Building a corporate brand and positive reputation takes time and is often the result of a combination of several initiatives and a lot of hard work from many people. As long as it takes to build this positive image, it can all unravel with one event, or for the purposes of this article, one post. While you can’t entirely prevent something negative from happening, as an employer, you can take steps to mitigate the potential of damaging social content from your staff. The first step – implementing a social media policy for your company.

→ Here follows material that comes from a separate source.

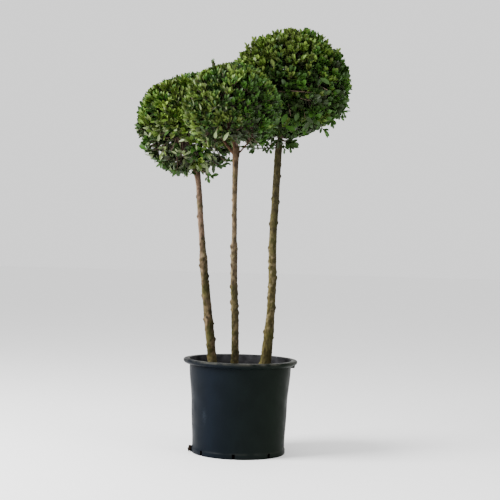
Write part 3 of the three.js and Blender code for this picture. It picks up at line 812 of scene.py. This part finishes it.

A social media policy is like a set of rules that a business or HR department creates to help employees understand how they should or shouldn’t use social media at work or when representing the company online. Here's how to start building a social media policy for your company:

  1. Decide what the policy should cover

    The first step is to decide what the social media policy should include. For example, it might cover things like what employees can post on social media about the company, how they should behave online, and what information they should keep private.

  2. Involve employees

    Include employees in the process of creating your social media policy through surveys, focus groups, or open discussions to get their input and feedback. This way, employees feel included and are more likely to follow the policy.
  3. Keep it simple

    The policy should be easy to understand for everyone. Use simple language and avoid complicated jargon. Use examples and scenarios that are relatable to employees' daily work or personal social media use.
  4. Set clear guidelines

    The policy should provide clear guidelines on what is allowed and what is not allowed when using social media at work or representing the company online. For example, employees may be allowed to share company news or updates, but not disclose client or confidential information, or make negative comments about the company or other employees.
  5. Educate employees

    Once the policy is created, it's important to educate employees about it to make sure: 1) they are aware the policy exists, and 2) that the policy is understood. This can be done through training sessions, workshops, or written materials. Make sure employees understand the policy and its implications and provide an opportunity for questions.
  6. Enforce the policy consistently

    It's important to enforce the social media policy consistently for all employees. This means that everyone should be treated equally and held accountable for following the policy. Consistent enforcement helps to establish a culture of responsible social media use within the company.
  7. Review and update regularly

    Social media is constantly evolving, so it's important to review and update the policy regularly to ensure it remains relevant and effective. Consider feedback from employees and monitor changes in social media platforms and trends to make necessary updates to the policy.

Remember, a social media policy is not meant to restrict employees, but rather to guide them in using social media in a responsible and professional manner that aligns with the values and goals of the company. By following these steps, a business can create and implement a social media policy that helps employees use social media in a positive and constructive way.